### INFORMATION SUPPLIED
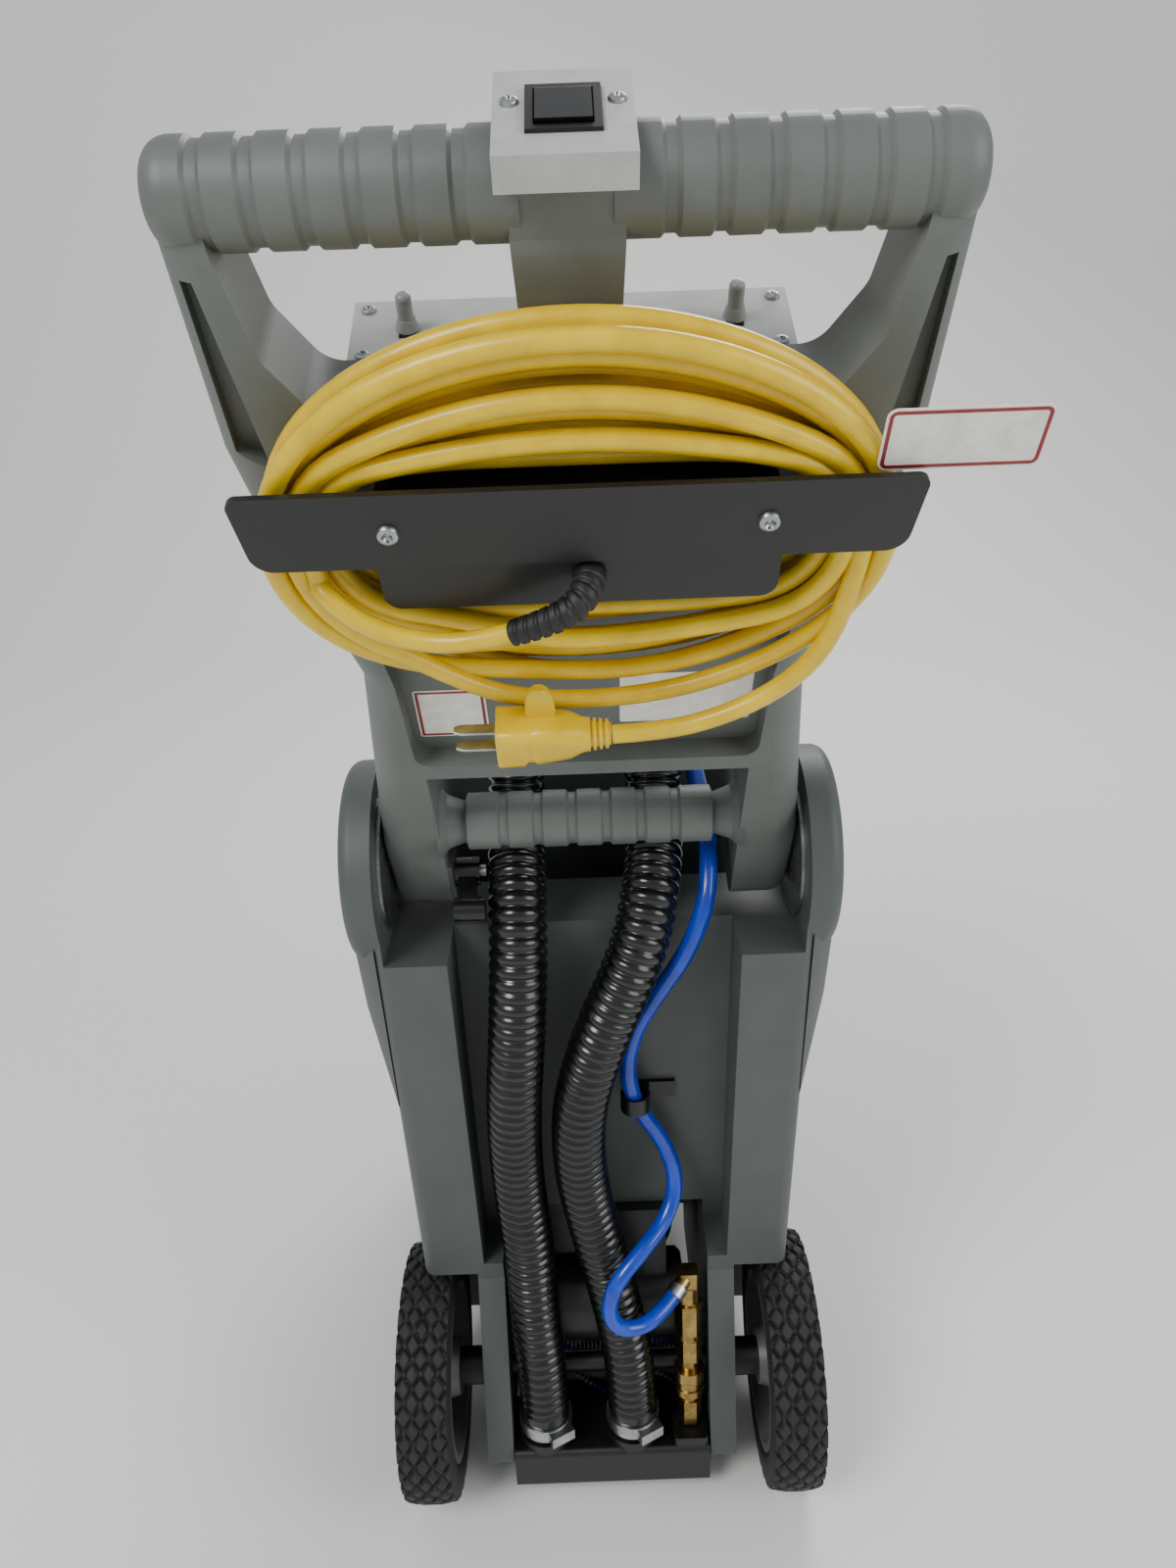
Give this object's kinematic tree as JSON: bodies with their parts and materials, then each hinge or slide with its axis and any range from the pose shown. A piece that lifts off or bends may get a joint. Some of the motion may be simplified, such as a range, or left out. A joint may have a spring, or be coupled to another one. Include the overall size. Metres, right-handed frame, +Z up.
{
  "type": "walk-behind carpet extractor",
  "caption": "Walk-behind carpet extractor with tilting ribbed handle, wrapped power cord, suction hoses, clear recovery dome and brush.",
  "frame": {"origin": "on the floor, under the middle of the machine's box", "axes": "+Z up, +Y towards the nose, away from the operator, +X to the operator's right"},
  "size_m": [0.3584, 0.7012, 1.0139],
  "materials": {
    "handle_moulding": "textured",
    "body_moulding": "textured",
    "clear_dome": "smooth",
    "black_plastic": "satin",
    "black_hose": "gloss",
    "blue_tube": "gloss",
    "stainless": "brushed",
    "zinc_steel": "satin",
    "brass": "machined",
    "grey_enamel": "satin",
    "black_powder_coat": "fine texture",
    "yellow_pvc": "satin",
    "tyre_rubber": "moulded",
    "grey_nylon": "satin",
    "soft_rubber": "satin",
    "white_vinyl": "satin",
    "bristle": "bristle",
    "motor_enamel": "enamelled"
  },
  "bodies": {
    "chassis": {"solution_tank": "body_moulding", "recovery_tank": "body_moulding", "dome": "clear_dome", "dome_gasket": "soft_rubber", "lid_hinge": "black_plastic", "outlet_fitting": "black_plastic", "inlet_elbows": "black_plastic", "standpipe": "black_plastic", "axle": "stainless", "caster_plates": "zinc_steel", "vacuum_shoe": "black_plastic", "vacuum_motor": "motor_enamel", "solution_pump": "black_plastic", "brush_motor": "motor_enamel", "brush_shaft": "stainless", "spray_bar": "stainless", "coupler_body": "brass", "brass_elbow": "brass", "hose_clamps": "stainless", "left_hose": "black_hose", "right_hose": "black_hose", "solution_tube": "blue_tube", "tube_clip": "black_plastic", "drive_belt": "soft_rubber"},
    "handle": {"handle_frame": "handle_moulding", "switch_cover": "grey_enamel", "switch_bezel": "black_plastic", "handle_screws": "zinc_steel", "control_box": "black_plastic", "control_panel": "grey_enamel", "cord_hub": "black_powder_coat", "cord_plate": "black_powder_coat", "power_coil": "yellow_pvc", "lead_cord": "yellow_pvc", "tail_cord": "yellow_pvc", "power_plug": "yellow_pvc", "cord_tag": "white_vinyl", "strain_relief": "soft_rubber", "rating_labels": "white_vinyl", "friction_discs": "stainless", "pivot_bolts": "stainless", "clamp_bracket": "zinc_steel"},
    "left_road_wheel": {"left_wheel": "grey_nylon", "left_tyre": "tyre_rubber"},
    "right_road_wheel": {"right_wheel": "grey_nylon", "right_tyre": "tyre_rubber"},
    "left_caster": {"left_caster_fork": "zinc_steel"},
    "right_caster": {"right_caster_fork": "zinc_steel"},
    "left_caster_roller": {"left_caster_wheel": "grey_nylon"},
    "right_caster_roller": {"right_caster_wheel": "grey_nylon"},
    "brush": {"roller_brush": "bristle"},
    "drive_pulley": {"motor_pulley": "black_plastic"},
    "lid": {"access_lid": "clear_dome"},
    "float": {"float_ball": "white_vinyl"},
    "cap": {"fill_cap": "black_plastic"},
    "sleeve": {"coupler_sleeve": "brass"},
    "rocker": {"rocker_switch": "black_plastic"},
    "left_toggle_body": {"left_toggle": "soft_rubber"},
    "right_toggle_body": {"right_toggle": "soft_rubber"},
    "lever": {"clamp_lever": "black_plastic"}
  },
  "joints": [
    {"name": "handle_pivot", "type": "hinge", "parent": "chassis", "child": "handle", "pos_m": [0, -0.089, 0.58], "axis": [1, 0, 0], "range_deg": [-29, 35]},
    {"name": "left_wheel_spin", "type": "hinge", "parent": "chassis", "child": "left_road_wheel", "pos_m": [-0.145, -0.1, 0.1], "axis": [1, 0, 0], "continuous": true},
    {"name": "right_wheel_spin", "type": "hinge", "parent": "chassis", "child": "right_road_wheel", "pos_m": [0.145, -0.1, 0.1], "axis": [1, 0, 0], "continuous": true},
    {"name": "left_caster_swivel", "type": "hinge", "parent": "chassis", "child": "left_caster", "pos_m": [-0.105, 0.25, 0.08], "axis": [0, 0, 1], "continuous": true},
    {"name": "right_caster_swivel", "type": "hinge", "parent": "chassis", "child": "right_caster", "pos_m": [0.105, 0.25, 0.08], "axis": [0, 0, 1], "continuous": true},
    {"name": "left_caster_spin", "type": "hinge", "parent": "left_caster", "child": "left_caster_roller", "pos_m": [-0.105, 0.222, 0.0375], "axis": [1, 0, 0], "continuous": true},
    {"name": "right_caster_spin", "type": "hinge", "parent": "right_caster", "child": "right_caster_roller", "pos_m": [0.105, 0.222, 0.0375], "axis": [1, 0, 0], "continuous": true},
    {"name": "brush_spin", "type": "hinge", "parent": "chassis", "child": "brush", "pos_m": [0, -0.06, 0.037], "axis": [1, 0, 0], "continuous": true},
    {"name": "pulley_spin", "type": "hinge", "parent": "chassis", "child": "drive_pulley", "pos_m": [-0.065, -0.066, 0.14], "axis": [1, 0, 0], "continuous": true},
    {"name": "lid_hinge_turn", "type": "hinge", "parent": "chassis", "child": "lid", "pos_m": [0, 0.189, 0.733], "axis": [-1, 0, 0], "range_deg": [0, 100]},
    {"name": "float_rise", "type": "slide", "parent": "chassis", "child": "float", "axis": [0, 0, 1], "range_m": [0, 0.02]},
    {"name": "cap_turn", "type": "hinge", "parent": "chassis", "child": "cap", "pos_m": [0, 0.268, 0.476], "axis": [0, 0, 1], "range_deg": [0, 90]},
    {"name": "sleeve_slide", "type": "slide", "parent": "chassis", "child": "sleeve", "axis": [0, 0.1392, 0.9903], "range_m": [0, 0.006], "stiffness_N_per_m": 900},
    {"name": "switch_rock", "type": "hinge", "parent": "handle", "child": "rocker", "pos_m": [0, -0.3225, 0.9971], "axis": [1, 0, 0], "range_deg": [-8, 8]},
    {"name": "left_toggle_throw", "type": "hinge", "parent": "handle", "child": "left_toggle_body", "pos_m": [-0.074, -0.2222, 0.9235], "axis": [1, 0, 0], "range_deg": [-12, 12]},
    {"name": "right_toggle_throw", "type": "hinge", "parent": "handle", "child": "right_toggle_body", "pos_m": [0.074, -0.2222, 0.9235], "axis": [1, 0, 0], "range_deg": [-12, 12]},
    {"name": "lever_lift", "type": "hinge", "parent": "handle", "child": "lever", "pos_m": [-0.085, -0.0931, 0.5709], "axis": [1, 0, 0], "range_deg": [0, 50]}
  ],
  "couplings": [
    {"joint": "pulley_spin", "follows": "brush_spin", "ratio": 1.3333}
  ]
}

### EXERCISE DETAILS
Output all of the data above without any alteration.

### OUTPUT OF THE TASK
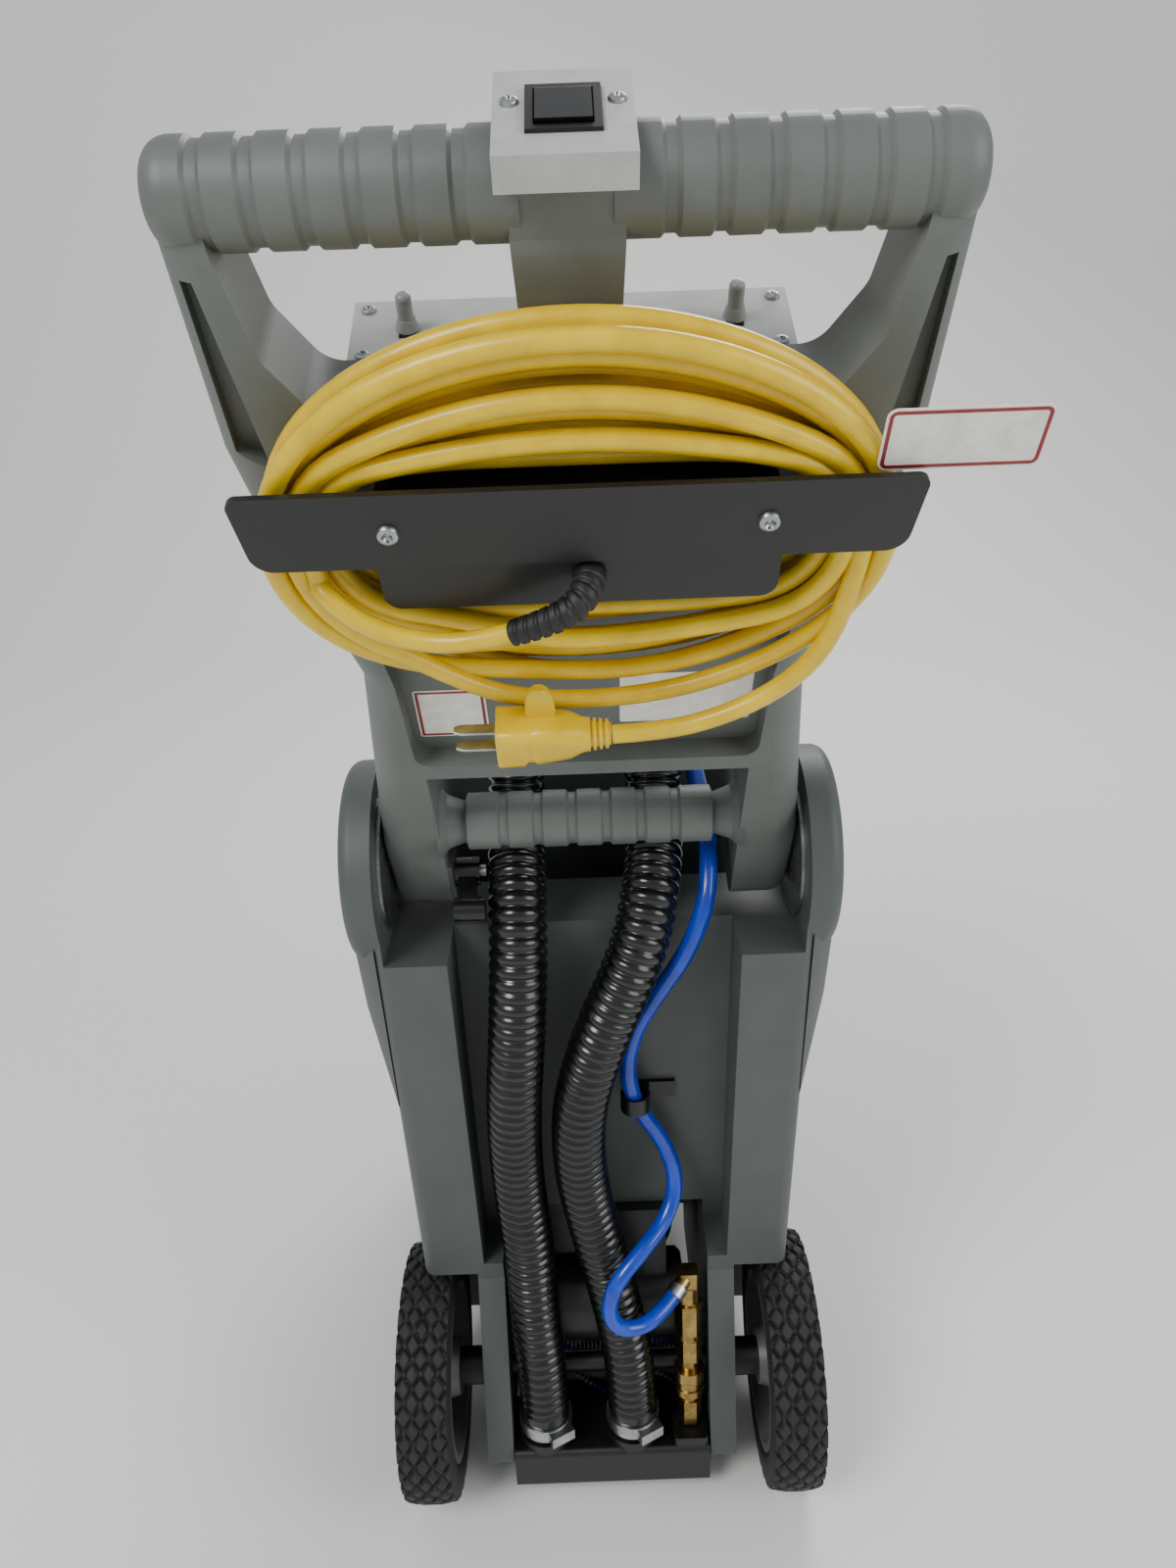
Give this object's kinematic tree as JSON: bodies with their parts and materials, then each hinge or slide with its axis and any range from the pose shown. A piece that lifts off or bends may get a joint. Some of the motion may be simplified, such as a range, or left out. A joint may have a spring, or be coupled to another one. Include the overall size. Metres, right-handed frame, +Z up.
{
  "type": "walk-behind carpet extractor",
  "caption": "Walk-behind carpet extractor with tilting ribbed handle, wrapped power cord, suction hoses, clear recovery dome and brush.",
  "frame": {"origin": "on the floor, under the middle of the machine's box", "axes": "+Z up, +Y towards the nose, away from the operator, +X to the operator's right"},
  "size_m": [0.3584, 0.7012, 1.0139],
  "materials": {
    "handle_moulding": "textured",
    "body_moulding": "textured",
    "clear_dome": "smooth",
    "black_plastic": "satin",
    "black_hose": "gloss",
    "blue_tube": "gloss",
    "stainless": "brushed",
    "zinc_steel": "satin",
    "brass": "machined",
    "grey_enamel": "satin",
    "black_powder_coat": "fine texture",
    "yellow_pvc": "satin",
    "tyre_rubber": "moulded",
    "grey_nylon": "satin",
    "soft_rubber": "satin",
    "white_vinyl": "satin",
    "bristle": "bristle",
    "motor_enamel": "enamelled"
  },
  "bodies": {
    "chassis": {"solution_tank": "body_moulding", "recovery_tank": "body_moulding", "dome": "clear_dome", "dome_gasket": "soft_rubber", "lid_hinge": "black_plastic", "outlet_fitting": "black_plastic", "inlet_elbows": "black_plastic", "standpipe": "black_plastic", "axle": "stainless", "caster_plates": "zinc_steel", "vacuum_shoe": "black_plastic", "vacuum_motor": "motor_enamel", "solution_pump": "black_plastic", "brush_motor": "motor_enamel", "brush_shaft": "stainless", "spray_bar": "stainless", "coupler_body": "brass", "brass_elbow": "brass", "hose_clamps": "stainless", "left_hose": "black_hose", "right_hose": "black_hose", "solution_tube": "blue_tube", "tube_clip": "black_plastic", "drive_belt": "soft_rubber"},
    "handle": {"handle_frame": "handle_moulding", "switch_cover": "grey_enamel", "switch_bezel": "black_plastic", "handle_screws": "zinc_steel", "control_box": "black_plastic", "control_panel": "grey_enamel", "cord_hub": "black_powder_coat", "cord_plate": "black_powder_coat", "power_coil": "yellow_pvc", "lead_cord": "yellow_pvc", "tail_cord": "yellow_pvc", "power_plug": "yellow_pvc", "cord_tag": "white_vinyl", "strain_relief": "soft_rubber", "rating_labels": "white_vinyl", "friction_discs": "stainless", "pivot_bolts": "stainless", "clamp_bracket": "zinc_steel"},
    "left_road_wheel": {"left_wheel": "grey_nylon", "left_tyre": "tyre_rubber"},
    "right_road_wheel": {"right_wheel": "grey_nylon", "right_tyre": "tyre_rubber"},
    "left_caster": {"left_caster_fork": "zinc_steel"},
    "right_caster": {"right_caster_fork": "zinc_steel"},
    "left_caster_roller": {"left_caster_wheel": "grey_nylon"},
    "right_caster_roller": {"right_caster_wheel": "grey_nylon"},
    "brush": {"roller_brush": "bristle"},
    "drive_pulley": {"motor_pulley": "black_plastic"},
    "lid": {"access_lid": "clear_dome"},
    "float": {"float_ball": "white_vinyl"},
    "cap": {"fill_cap": "black_plastic"},
    "sleeve": {"coupler_sleeve": "brass"},
    "rocker": {"rocker_switch": "black_plastic"},
    "left_toggle_body": {"left_toggle": "soft_rubber"},
    "right_toggle_body": {"right_toggle": "soft_rubber"},
    "lever": {"clamp_lever": "black_plastic"}
  },
  "joints": [
    {"name": "handle_pivot", "type": "hinge", "parent": "chassis", "child": "handle", "pos_m": [0, -0.089, 0.58], "axis": [1, 0, 0], "range_deg": [-29, 35]},
    {"name": "left_wheel_spin", "type": "hinge", "parent": "chassis", "child": "left_road_wheel", "pos_m": [-0.145, -0.1, 0.1], "axis": [1, 0, 0], "continuous": true},
    {"name": "right_wheel_spin", "type": "hinge", "parent": "chassis", "child": "right_road_wheel", "pos_m": [0.145, -0.1, 0.1], "axis": [1, 0, 0], "continuous": true},
    {"name": "left_caster_swivel", "type": "hinge", "parent": "chassis", "child": "left_caster", "pos_m": [-0.105, 0.25, 0.08], "axis": [0, 0, 1], "continuous": true},
    {"name": "right_caster_swivel", "type": "hinge", "parent": "chassis", "child": "right_caster", "pos_m": [0.105, 0.25, 0.08], "axis": [0, 0, 1], "continuous": true},
    {"name": "left_caster_spin", "type": "hinge", "parent": "left_caster", "child": "left_caster_roller", "pos_m": [-0.105, 0.222, 0.0375], "axis": [1, 0, 0], "continuous": true},
    {"name": "right_caster_spin", "type": "hinge", "parent": "right_caster", "child": "right_caster_roller", "pos_m": [0.105, 0.222, 0.0375], "axis": [1, 0, 0], "continuous": true},
    {"name": "brush_spin", "type": "hinge", "parent": "chassis", "child": "brush", "pos_m": [0, -0.06, 0.037], "axis": [1, 0, 0], "continuous": true},
    {"name": "pulley_spin", "type": "hinge", "parent": "chassis", "child": "drive_pulley", "pos_m": [-0.065, -0.066, 0.14], "axis": [1, 0, 0], "continuous": true},
    {"name": "lid_hinge_turn", "type": "hinge", "parent": "chassis", "child": "lid", "pos_m": [0, 0.189, 0.733], "axis": [-1, 0, 0], "range_deg": [0, 100]},
    {"name": "float_rise", "type": "slide", "parent": "chassis", "child": "float", "axis": [0, 0, 1], "range_m": [0, 0.02]},
    {"name": "cap_turn", "type": "hinge", "parent": "chassis", "child": "cap", "pos_m": [0, 0.268, 0.476], "axis": [0, 0, 1], "range_deg": [0, 90]},
    {"name": "sleeve_slide", "type": "slide", "parent": "chassis", "child": "sleeve", "axis": [0, 0.1392, 0.9903], "range_m": [0, 0.006], "stiffness_N_per_m": 900},
    {"name": "switch_rock", "type": "hinge", "parent": "handle", "child": "rocker", "pos_m": [0, -0.3225, 0.9971], "axis": [1, 0, 0], "range_deg": [-8, 8]},
    {"name": "left_toggle_throw", "type": "hinge", "parent": "handle", "child": "left_toggle_body", "pos_m": [-0.074, -0.2222, 0.9235], "axis": [1, 0, 0], "range_deg": [-12, 12]},
    {"name": "right_toggle_throw", "type": "hinge", "parent": "handle", "child": "right_toggle_body", "pos_m": [0.074, -0.2222, 0.9235], "axis": [1, 0, 0], "range_deg": [-12, 12]},
    {"name": "lever_lift", "type": "hinge", "parent": "handle", "child": "lever", "pos_m": [-0.085, -0.0931, 0.5709], "axis": [1, 0, 0], "range_deg": [0, 50]}
  ],
  "couplings": [
    {"joint": "pulley_spin", "follows": "brush_spin", "ratio": 1.3333}
  ]
}